On Monday, he incorporated the reduction into his criticism of how money from a new $1.9 trillion federal stimulus package will be distributed to states. The distribution involves looking at state unemployment rates, but DeSantis contends it should be based on population.

The state of Florida, along with local counties and cities, could get at least $17 billion from the relief package. But DeSantis contends the allocation could be about $2 billion higher if the federal government used population numbers and that Florida is being penalized for having a relatively low unemployment rate.

By Wednesday, DeSantis was calling the stimulus “bailout for blue states,” while his predecessor, U.S. Sen. Rick Scott, implored governors and local governments to reject the approximately $360 billion heading their way through the federal package.

In a letter released Wednesday, Scott, who served two terms as governor before getting elected to the Senate in 2018, called the package “massive, wasteful and non-targeted."

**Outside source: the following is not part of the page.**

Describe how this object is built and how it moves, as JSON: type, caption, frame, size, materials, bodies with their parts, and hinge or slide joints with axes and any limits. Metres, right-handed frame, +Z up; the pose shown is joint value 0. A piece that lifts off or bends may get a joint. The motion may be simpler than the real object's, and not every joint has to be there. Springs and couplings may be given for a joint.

“By rejecting and returning any unneeded funds, as well as funds unrelated to COVID-19, you would be taking responsible action to avoid wasting scarce tax dollars,” Scott wrote. “After all, every dollar in this package is borrowed.” 

The Florida Department of Economic Opportunity will post the state’s January unemployment figures on Monday. Since March 15, 2020, the department has handled about 6.5 million claims, which have resulted in nearly 2.3 million claimants receiving more than $23.7 billion in state and federal assistance. 

The number of new claims last week marked the lowest total since 6,463 claims came in the week ending March 14, 2020. The total leaped to 74,313 the following week, as the pandemic began causing businesses to shut down or scale back operations.

The weekly peak came April 18, when 506,670 claims were submitted. 

With the jobless numbers improving and residents getting COVID-19 vaccinations, Florida’s chief investment officer Ash Williams, the executive director of the State Board of Administration, cautioned DeSantis and Cabinet members on Tuesday about the potential of short-term inflation.

Williams noted that similar inflation concerns were raised more than a decade ago as stimulus money was approved to reduce the impacts of the recession from 2007 to 2009.

“The view was there could be hyperinflation within two years,” Williams said about the recession. “In fact, none of that has happened. We've been in a disinflationary environment. I kind of think we're probably at the end of that road now and we’re starting to see indicators of inflation in the pipeline.”

Among the indicators, Williams said, are rising petroleum prices without airlines flying at full capacity and cruise ships operating, lumber futures up from a year ago and shortages in appliances, furniture and other construction needs.

All of that signals tightening supplies, Williams said. 

Williams said labor could next be in demand, anecdotally noting that the chairman of a major hotel chain recently told him about a dramatic increase in bookings for wedding receptions, graduation parties and other events delayed by the pandemic.

“As this gentleman said to me, we will be hiring tens of thousands, not thousands, tens of thousands of people to reopen hotels,” Williams said. “Hotels are very, very labor intensive. And we’ve got a lot of huge ones in Florida. And when that reopening happens, he (the hotel chairman) thought there was a reasonable argument that within a year or two we will see a labor shortage, in which case wages are going to climb, in which case you have more cost pressures. And as restaurants go to full service, they're very, very labor intensive as well. And you're going to see a lot of people coming back into the workforce that weren't there before.”